Tuesday night my roommates and I met for some tacos at a local restaurant. While there I was informed that the property management company (who represents our landlady) told us that the landlady wants to break the lease and have us move out early, at least by February or March. Though I have a fair bit of experience in being a renter in the course of my semi-nomadic life, I have never heard of a landlord seeking to break a lease with a renter. To put matters in perspective, on our lease there is a fee if we would break the lease of about $2000 or so, plus all of the expenses that we would incur in order to move, which can be considerable. Considering that my roommates and I were all looking forward to a bit of time free from the hassle and inconvenience of moving yet again (considering I have moved three times in the last 14 months), the landlady is going to have to make it worth our while. We are still investigating the legal rights as well as the customary payment for a landlord who wishes to break their contracts.

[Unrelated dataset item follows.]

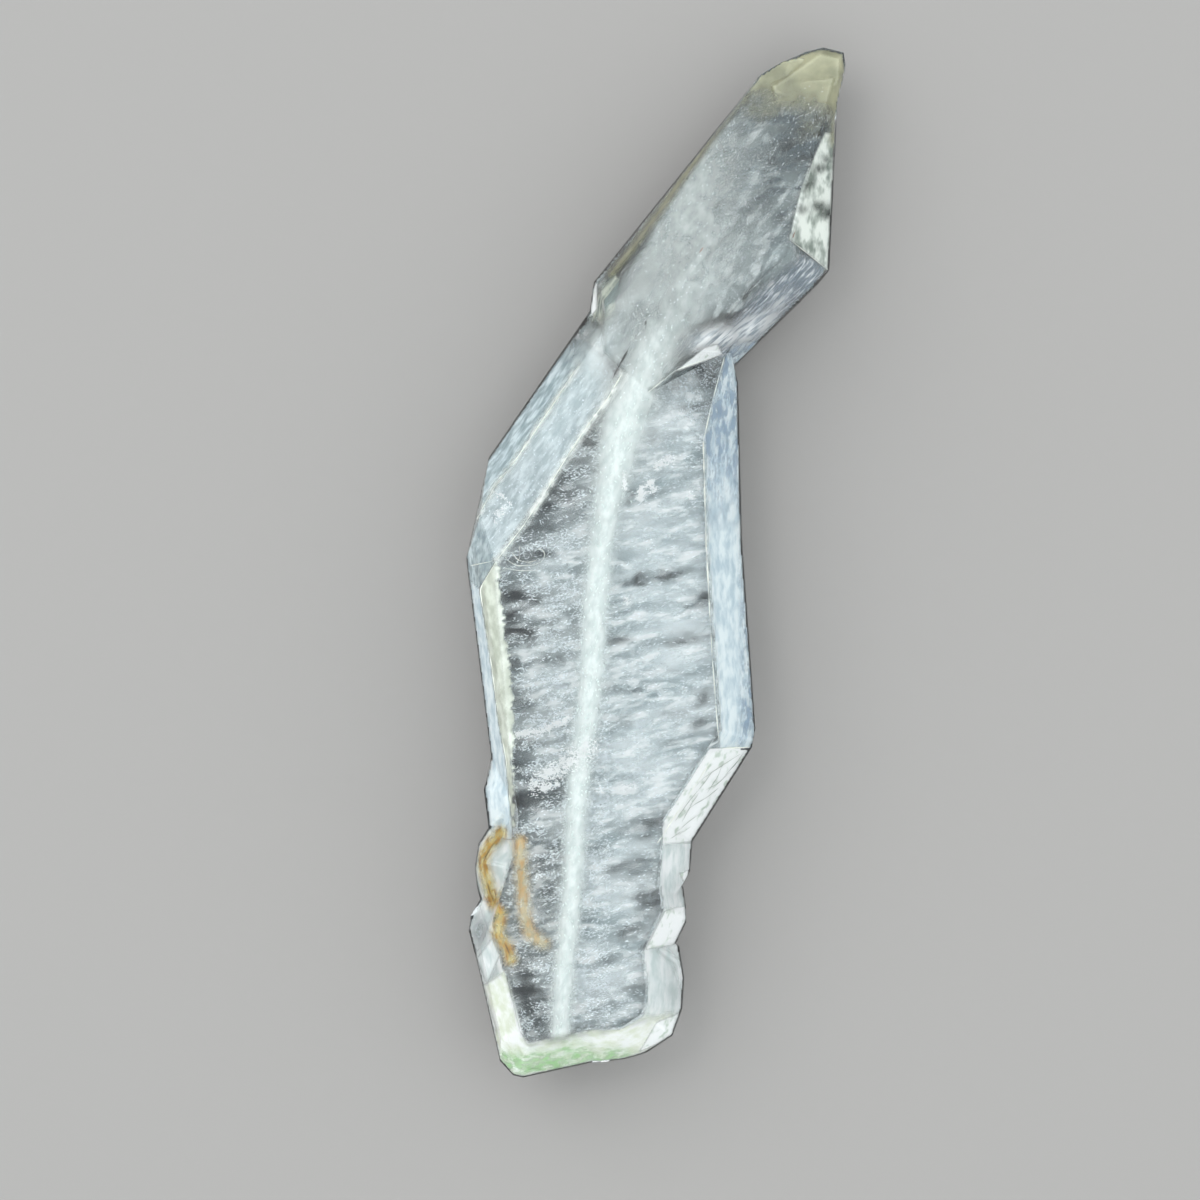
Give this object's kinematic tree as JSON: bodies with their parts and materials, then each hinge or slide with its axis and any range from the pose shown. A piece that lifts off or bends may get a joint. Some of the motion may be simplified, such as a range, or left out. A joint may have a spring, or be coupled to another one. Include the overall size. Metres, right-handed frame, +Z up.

While on its own such a matter is not necessarily a huge problem, few things in my life are ever that straightforward. At work, for example, in the slightly more than three months I have worked there, I have had five different desks, with all of the rootlessness that is entailed by drastic switches of position and the inevitable technical glitches that occur when people are supposed to be coded for new doors, when new phone lines are given (as was the case yesterday), or when people are doing anything new in a new place. There is a fine line between an enjoyment of learning and a love of adventure and a sense of stability. We human beings are creatures of habit, myself at least as much as most people are, and it can be very jarring when there is not enough safety and security in life to truly appreciate the sorts of adventures that we have the opportunity for simply because we are in too insecure of conditions.

These insecure conditions have some serious consequences. For example, I tend to feel rather sensitive about my status as a single man. Generally speaking, people in my position tend to have to answer a lot of questions like “Are you afraid of commitment? [2]” or “Why are you single? These questions can get pretty awkward to answer. Quite honestly, I cannot think of too many questions related to love and intimacy in my life that do not have awkward and sometimes very unpleasant answers. Even straightforward questions can have complicated and yet obvious follow-up ones. As is often the case, all of these problems are interrelated. Insecurity of job and living conditions as well as in my personal life have often been interrelated, sometimes all three at the same time.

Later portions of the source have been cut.